§ INSTRUCTION
Each entry below must be repeated word for word.

━━━━━━━━━━━━━━━━

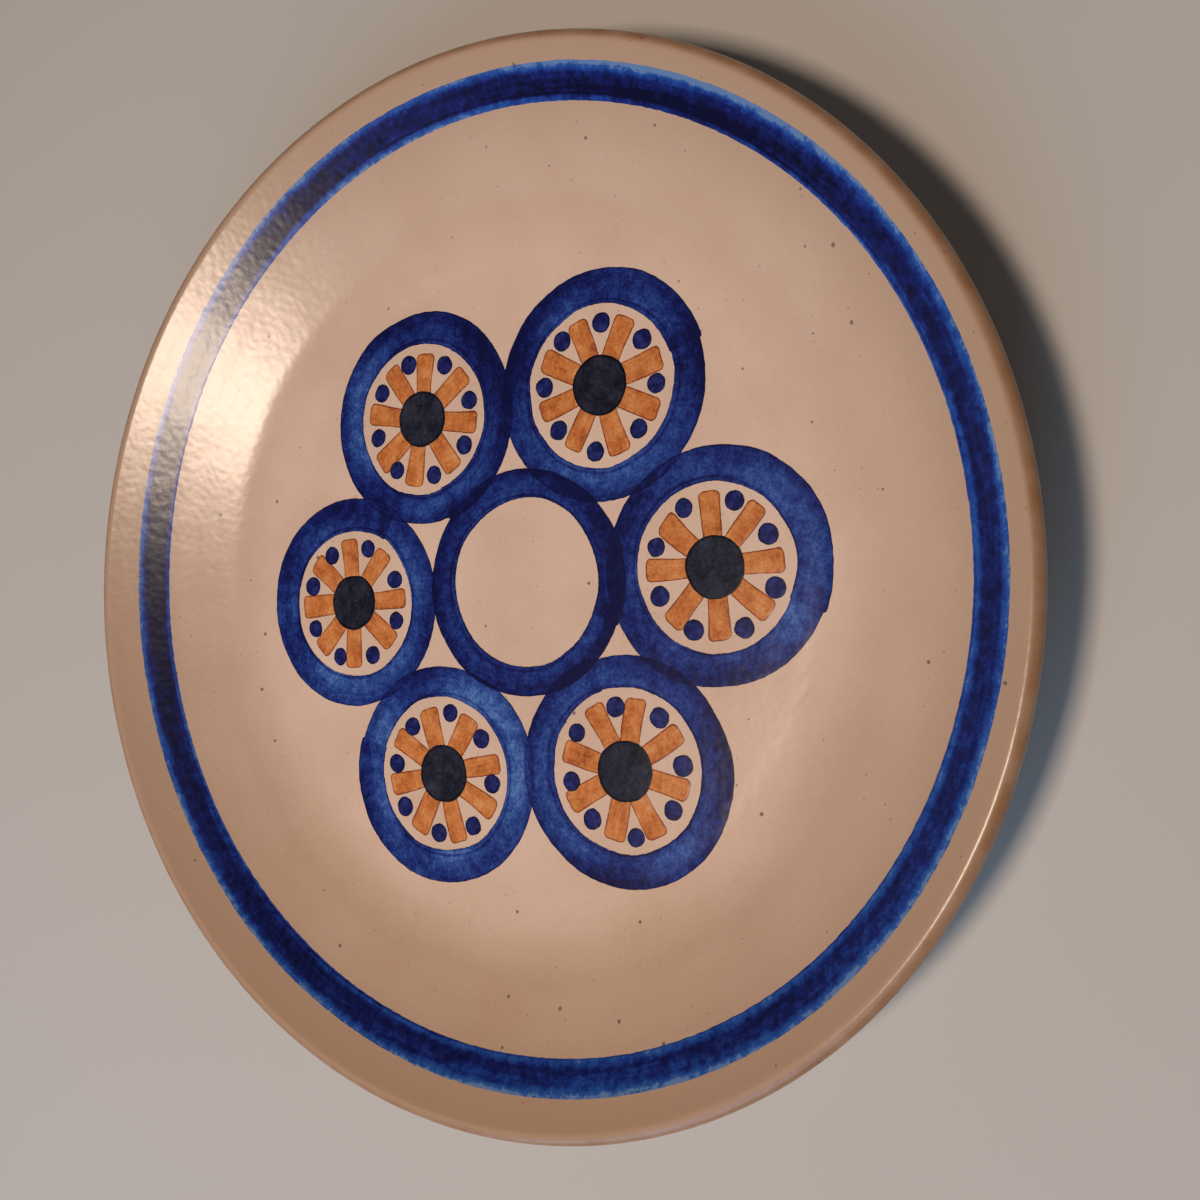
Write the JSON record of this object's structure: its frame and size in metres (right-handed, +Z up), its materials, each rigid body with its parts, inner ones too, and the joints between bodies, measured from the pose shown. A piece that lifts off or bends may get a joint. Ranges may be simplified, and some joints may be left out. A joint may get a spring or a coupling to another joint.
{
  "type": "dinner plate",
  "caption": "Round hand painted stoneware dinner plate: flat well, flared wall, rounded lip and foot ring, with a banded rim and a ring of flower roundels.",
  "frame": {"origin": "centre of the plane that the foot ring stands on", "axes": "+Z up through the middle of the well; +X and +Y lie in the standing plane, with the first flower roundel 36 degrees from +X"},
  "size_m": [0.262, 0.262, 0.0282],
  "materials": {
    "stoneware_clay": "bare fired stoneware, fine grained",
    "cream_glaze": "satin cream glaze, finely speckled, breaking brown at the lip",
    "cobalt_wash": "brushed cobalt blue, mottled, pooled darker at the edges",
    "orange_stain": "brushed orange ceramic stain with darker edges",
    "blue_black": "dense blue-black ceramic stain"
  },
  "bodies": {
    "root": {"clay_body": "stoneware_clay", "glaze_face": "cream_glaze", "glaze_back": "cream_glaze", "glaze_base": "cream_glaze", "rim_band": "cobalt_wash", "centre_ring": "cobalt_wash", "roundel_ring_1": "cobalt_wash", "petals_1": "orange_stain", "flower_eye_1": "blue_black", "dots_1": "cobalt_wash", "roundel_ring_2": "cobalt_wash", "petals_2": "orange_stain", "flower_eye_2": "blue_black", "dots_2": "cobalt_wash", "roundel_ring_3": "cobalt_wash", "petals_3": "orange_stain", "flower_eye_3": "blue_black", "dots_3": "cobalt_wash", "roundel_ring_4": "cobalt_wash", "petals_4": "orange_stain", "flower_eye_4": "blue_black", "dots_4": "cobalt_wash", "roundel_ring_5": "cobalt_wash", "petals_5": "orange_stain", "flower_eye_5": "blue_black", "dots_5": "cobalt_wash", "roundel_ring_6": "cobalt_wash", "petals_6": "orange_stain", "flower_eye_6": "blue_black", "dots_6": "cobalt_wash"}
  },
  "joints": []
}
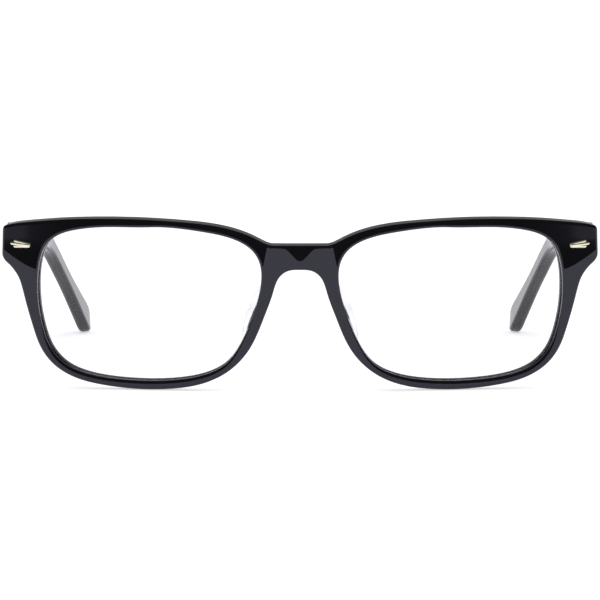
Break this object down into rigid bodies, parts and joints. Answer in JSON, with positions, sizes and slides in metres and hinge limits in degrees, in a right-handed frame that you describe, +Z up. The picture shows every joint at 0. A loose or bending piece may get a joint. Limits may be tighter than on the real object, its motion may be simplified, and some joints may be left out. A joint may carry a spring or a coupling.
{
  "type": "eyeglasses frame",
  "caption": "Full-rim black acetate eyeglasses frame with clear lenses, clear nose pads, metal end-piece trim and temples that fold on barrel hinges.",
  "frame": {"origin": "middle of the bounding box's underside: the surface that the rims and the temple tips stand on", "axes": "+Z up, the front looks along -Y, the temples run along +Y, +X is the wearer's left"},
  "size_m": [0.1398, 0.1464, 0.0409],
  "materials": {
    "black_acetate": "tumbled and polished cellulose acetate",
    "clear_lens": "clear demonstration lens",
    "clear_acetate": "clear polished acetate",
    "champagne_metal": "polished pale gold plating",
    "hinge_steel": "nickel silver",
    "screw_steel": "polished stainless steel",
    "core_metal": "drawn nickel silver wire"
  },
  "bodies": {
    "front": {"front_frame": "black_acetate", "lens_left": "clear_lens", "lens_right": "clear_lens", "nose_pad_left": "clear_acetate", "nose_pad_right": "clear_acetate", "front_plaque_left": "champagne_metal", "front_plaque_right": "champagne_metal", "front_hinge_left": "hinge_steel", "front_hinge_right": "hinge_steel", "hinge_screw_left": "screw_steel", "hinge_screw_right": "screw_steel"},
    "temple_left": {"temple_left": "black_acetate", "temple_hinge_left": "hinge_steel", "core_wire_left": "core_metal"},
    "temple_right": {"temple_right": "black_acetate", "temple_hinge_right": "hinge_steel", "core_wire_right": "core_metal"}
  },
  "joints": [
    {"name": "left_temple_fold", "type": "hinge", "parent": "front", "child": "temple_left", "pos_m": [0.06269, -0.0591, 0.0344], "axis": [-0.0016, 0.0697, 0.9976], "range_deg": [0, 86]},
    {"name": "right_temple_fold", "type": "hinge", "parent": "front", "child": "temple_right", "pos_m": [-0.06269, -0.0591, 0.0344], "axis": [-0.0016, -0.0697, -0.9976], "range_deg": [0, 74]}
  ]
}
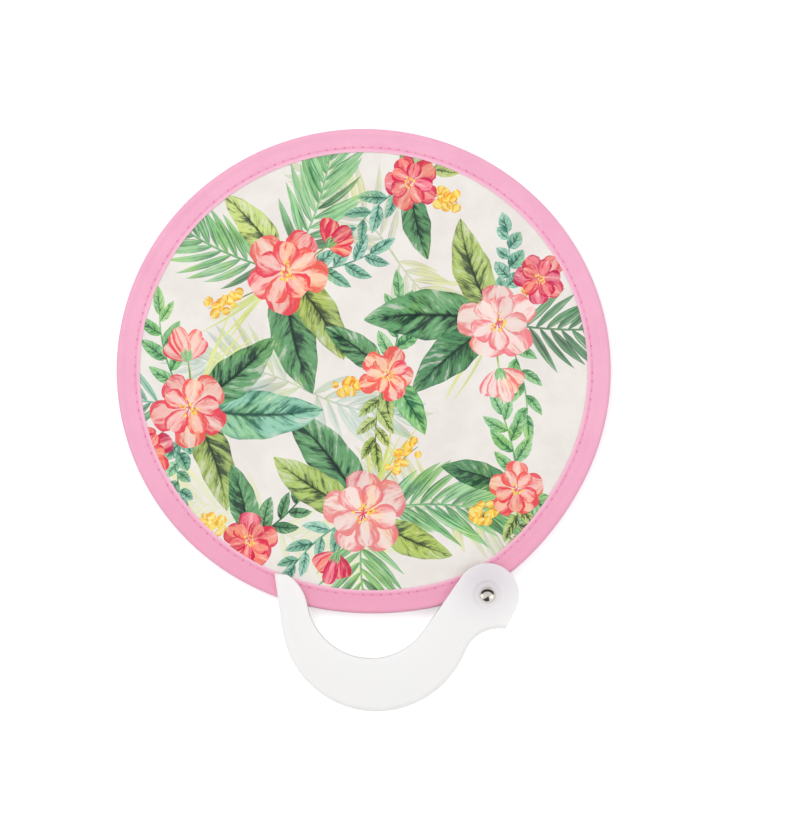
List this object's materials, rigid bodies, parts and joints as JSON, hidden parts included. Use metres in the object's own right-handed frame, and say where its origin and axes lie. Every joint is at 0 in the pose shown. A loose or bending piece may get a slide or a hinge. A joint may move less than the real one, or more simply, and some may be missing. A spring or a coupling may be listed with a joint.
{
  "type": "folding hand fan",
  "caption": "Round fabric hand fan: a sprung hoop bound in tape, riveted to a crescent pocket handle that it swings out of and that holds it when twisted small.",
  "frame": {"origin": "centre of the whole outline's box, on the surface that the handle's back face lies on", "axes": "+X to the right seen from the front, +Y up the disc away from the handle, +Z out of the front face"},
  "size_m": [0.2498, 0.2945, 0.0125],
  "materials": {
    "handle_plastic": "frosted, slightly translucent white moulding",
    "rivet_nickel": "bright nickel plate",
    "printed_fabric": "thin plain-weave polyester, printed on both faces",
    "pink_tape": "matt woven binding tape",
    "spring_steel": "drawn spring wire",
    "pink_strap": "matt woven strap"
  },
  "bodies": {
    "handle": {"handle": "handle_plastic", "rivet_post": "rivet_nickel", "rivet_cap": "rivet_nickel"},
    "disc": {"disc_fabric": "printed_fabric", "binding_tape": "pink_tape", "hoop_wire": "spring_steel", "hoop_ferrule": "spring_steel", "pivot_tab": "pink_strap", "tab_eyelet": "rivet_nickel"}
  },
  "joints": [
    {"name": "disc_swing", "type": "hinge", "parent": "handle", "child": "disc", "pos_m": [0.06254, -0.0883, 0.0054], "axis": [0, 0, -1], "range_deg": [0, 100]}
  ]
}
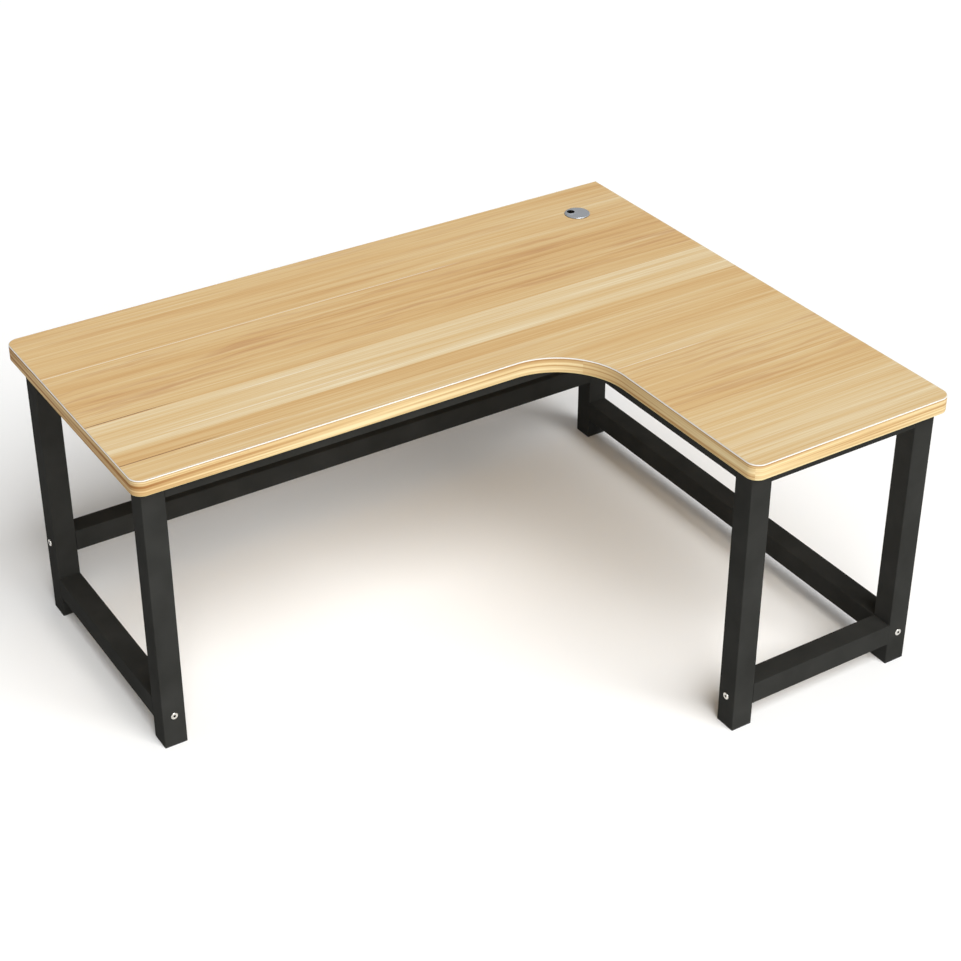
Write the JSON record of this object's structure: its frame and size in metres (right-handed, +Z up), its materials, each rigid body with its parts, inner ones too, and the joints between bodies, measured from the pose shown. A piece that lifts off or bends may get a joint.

━━━━━━━━━━━━━━━━

§ CORRECT ANSWER
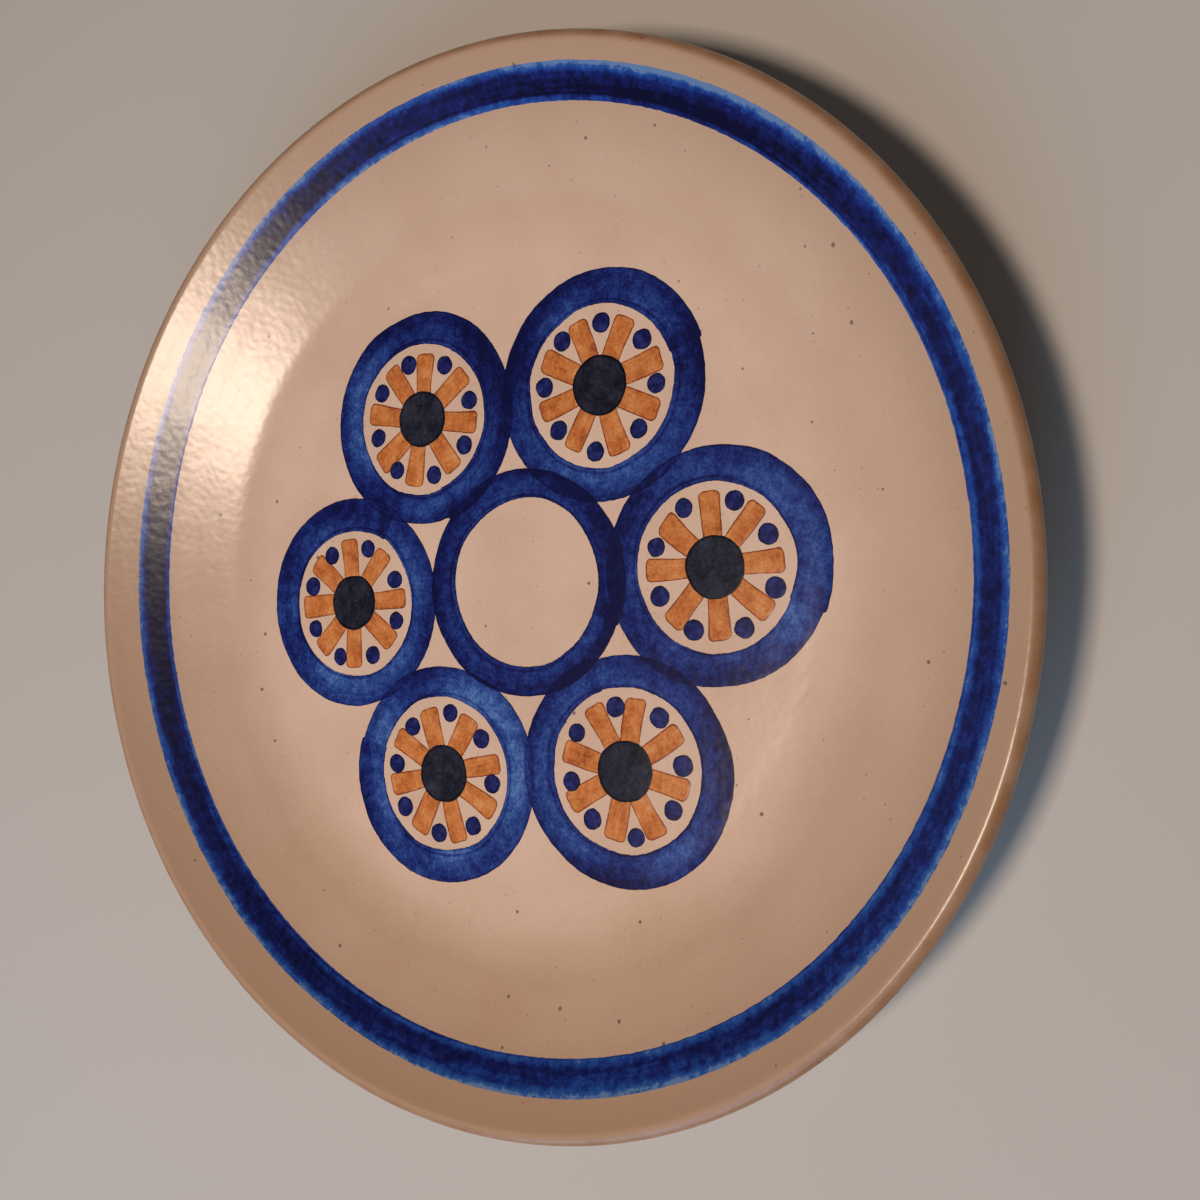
Write the JSON record of this object's structure: its frame and size in metres (right-handed, +Z up), its materials, each rigid body with its parts, inner ones too, and the joints between bodies, measured from the pose shown. A piece that lifts off or bends may get a joint. Ranges may be simplified, and some joints may be left out. A joint may get a spring or a coupling to another joint.
{
  "type": "dinner plate",
  "caption": "Round hand painted stoneware dinner plate: flat well, flared wall, rounded lip and foot ring, with a banded rim and a ring of flower roundels.",
  "frame": {"origin": "centre of the plane that the foot ring stands on", "axes": "+Z up through the middle of the well; +X and +Y lie in the standing plane, with the first flower roundel 36 degrees from +X"},
  "size_m": [0.262, 0.262, 0.0282],
  "materials": {
    "stoneware_clay": "bare fired stoneware, fine grained",
    "cream_glaze": "satin cream glaze, finely speckled, breaking brown at the lip",
    "cobalt_wash": "brushed cobalt blue, mottled, pooled darker at the edges",
    "orange_stain": "brushed orange ceramic stain with darker edges",
    "blue_black": "dense blue-black ceramic stain"
  },
  "bodies": {
    "root": {"clay_body": "stoneware_clay", "glaze_face": "cream_glaze", "glaze_back": "cream_glaze", "glaze_base": "cream_glaze", "rim_band": "cobalt_wash", "centre_ring": "cobalt_wash", "roundel_ring_1": "cobalt_wash", "petals_1": "orange_stain", "flower_eye_1": "blue_black", "dots_1": "cobalt_wash", "roundel_ring_2": "cobalt_wash", "petals_2": "orange_stain", "flower_eye_2": "blue_black", "dots_2": "cobalt_wash", "roundel_ring_3": "cobalt_wash", "petals_3": "orange_stain", "flower_eye_3": "blue_black", "dots_3": "cobalt_wash", "roundel_ring_4": "cobalt_wash", "petals_4": "orange_stain", "flower_eye_4": "blue_black", "dots_4": "cobalt_wash", "roundel_ring_5": "cobalt_wash", "petals_5": "orange_stain", "flower_eye_5": "blue_black", "dots_5": "cobalt_wash", "roundel_ring_6": "cobalt_wash", "petals_6": "orange_stain", "flower_eye_6": "blue_black", "dots_6": "cobalt_wash"}
  },
  "joints": []
}
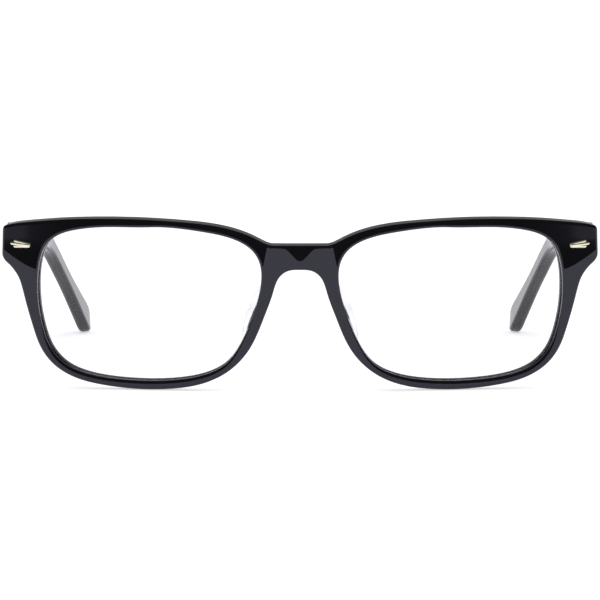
Break this object down into rigid bodies, parts and joints. Answer in JSON, with positions, sizes and slides in metres and hinge limits in degrees, in a right-handed frame that you describe, +Z up. The picture shows every joint at 0. A loose or bending piece may get a joint. Limits may be tighter than on the real object, its motion may be simplified, and some joints may be left out. A joint may carry a spring or a coupling.
{
  "type": "eyeglasses frame",
  "caption": "Full-rim black acetate eyeglasses frame with clear lenses, clear nose pads, metal end-piece trim and temples that fold on barrel hinges.",
  "frame": {"origin": "middle of the bounding box's underside: the surface that the rims and the temple tips stand on", "axes": "+Z up, the front looks along -Y, the temples run along +Y, +X is the wearer's left"},
  "size_m": [0.1398, 0.1464, 0.0409],
  "materials": {
    "black_acetate": "tumbled and polished cellulose acetate",
    "clear_lens": "clear demonstration lens",
    "clear_acetate": "clear polished acetate",
    "champagne_metal": "polished pale gold plating",
    "hinge_steel": "nickel silver",
    "screw_steel": "polished stainless steel",
    "core_metal": "drawn nickel silver wire"
  },
  "bodies": {
    "front": {"front_frame": "black_acetate", "lens_left": "clear_lens", "lens_right": "clear_lens", "nose_pad_left": "clear_acetate", "nose_pad_right": "clear_acetate", "front_plaque_left": "champagne_metal", "front_plaque_right": "champagne_metal", "front_hinge_left": "hinge_steel", "front_hinge_right": "hinge_steel", "hinge_screw_left": "screw_steel", "hinge_screw_right": "screw_steel"},
    "temple_left": {"temple_left": "black_acetate", "temple_hinge_left": "hinge_steel", "core_wire_left": "core_metal"},
    "temple_right": {"temple_right": "black_acetate", "temple_hinge_right": "hinge_steel", "core_wire_right": "core_metal"}
  },
  "joints": [
    {"name": "left_temple_fold", "type": "hinge", "parent": "front", "child": "temple_left", "pos_m": [0.06269, -0.0591, 0.0344], "axis": [-0.0016, 0.0697, 0.9976], "range_deg": [0, 86]},
    {"name": "right_temple_fold", "type": "hinge", "parent": "front", "child": "temple_right", "pos_m": [-0.06269, -0.0591, 0.0344], "axis": [-0.0016, -0.0697, -0.9976], "range_deg": [0, 74]}
  ]
}
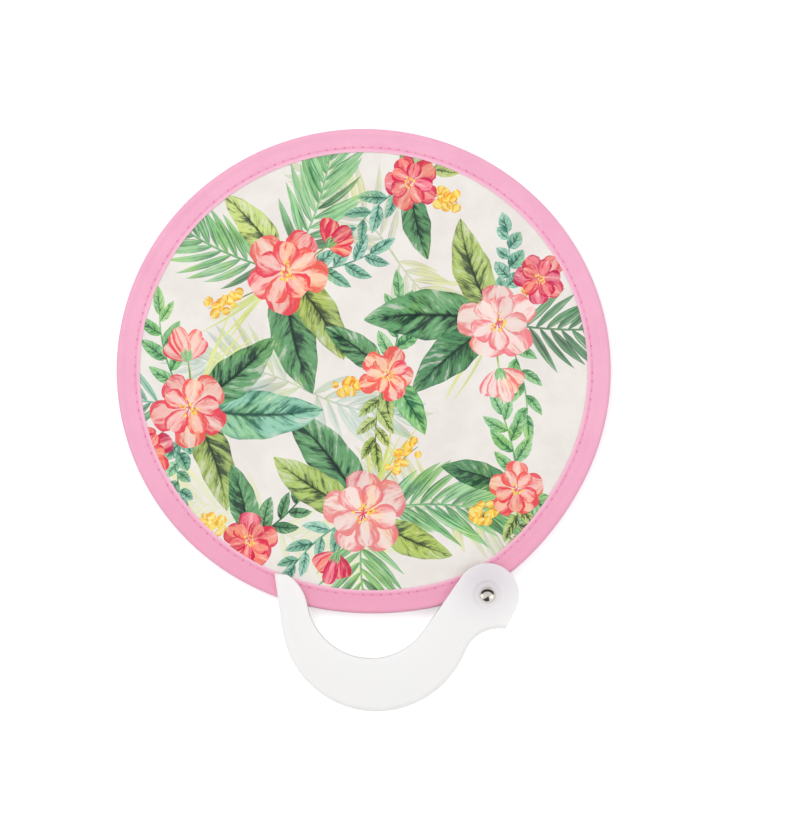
List this object's materials, rigid bodies, parts and joints as JSON, hidden parts included. Use metres in the object's own right-handed frame, and say where its origin and axes lie. Every joint is at 0 in the pose shown. A loose or bending piece may get a slide or a hinge. A joint may move less than the real one, or more simply, and some may be missing. A spring or a coupling may be listed with a joint.
{
  "type": "folding hand fan",
  "caption": "Round fabric hand fan: a sprung hoop bound in tape, riveted to a crescent pocket handle that it swings out of and that holds it when twisted small.",
  "frame": {"origin": "centre of the whole outline's box, on the surface that the handle's back face lies on", "axes": "+X to the right seen from the front, +Y up the disc away from the handle, +Z out of the front face"},
  "size_m": [0.2498, 0.2945, 0.0125],
  "materials": {
    "handle_plastic": "frosted, slightly translucent white moulding",
    "rivet_nickel": "bright nickel plate",
    "printed_fabric": "thin plain-weave polyester, printed on both faces",
    "pink_tape": "matt woven binding tape",
    "spring_steel": "drawn spring wire",
    "pink_strap": "matt woven strap"
  },
  "bodies": {
    "handle": {"handle": "handle_plastic", "rivet_post": "rivet_nickel", "rivet_cap": "rivet_nickel"},
    "disc": {"disc_fabric": "printed_fabric", "binding_tape": "pink_tape", "hoop_wire": "spring_steel", "hoop_ferrule": "spring_steel", "pivot_tab": "pink_strap", "tab_eyelet": "rivet_nickel"}
  },
  "joints": [
    {"name": "disc_swing", "type": "hinge", "parent": "handle", "child": "disc", "pos_m": [0.06254, -0.0883, 0.0054], "axis": [0, 0, -1], "range_deg": [0, 100]}
  ]
}
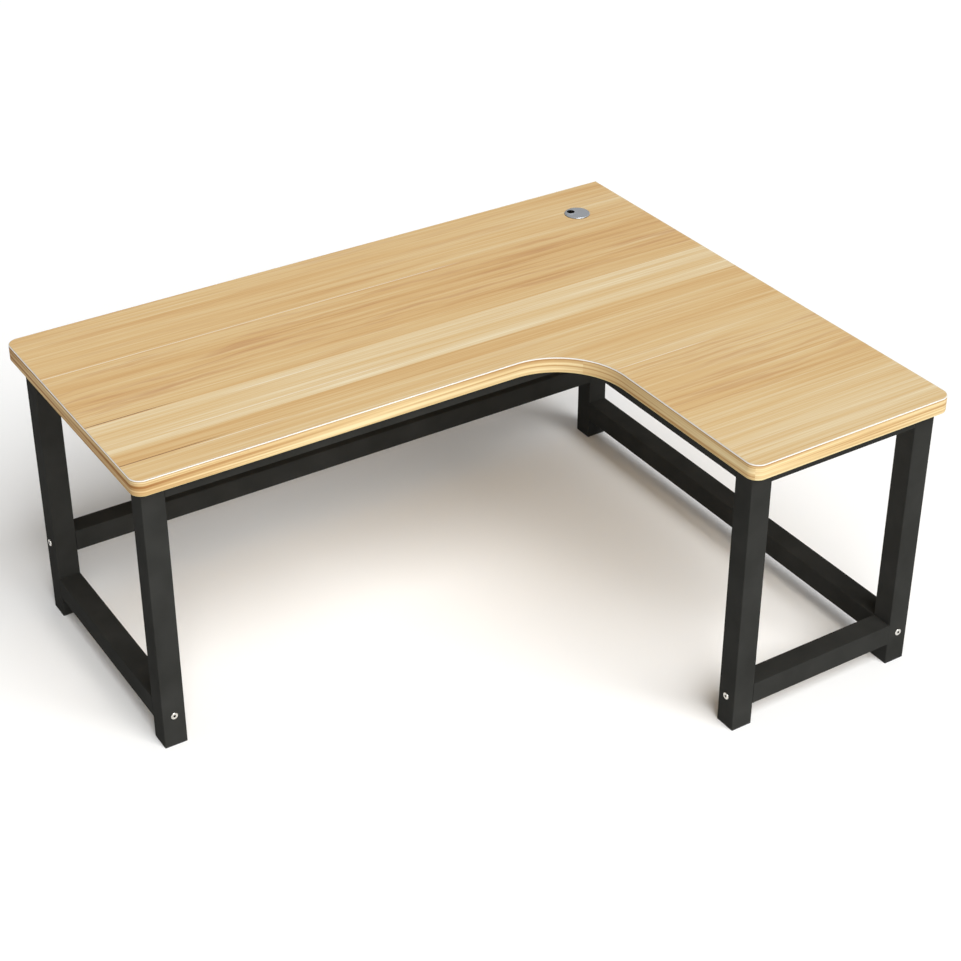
Write the JSON record of this object's structure: its frame and size in metres (right-handed, +Z up), its materials, each rigid body with its parts, inner ones too, and the joints between bodies, measured from the pose shown. A piece that lifts off or bends may get a joint.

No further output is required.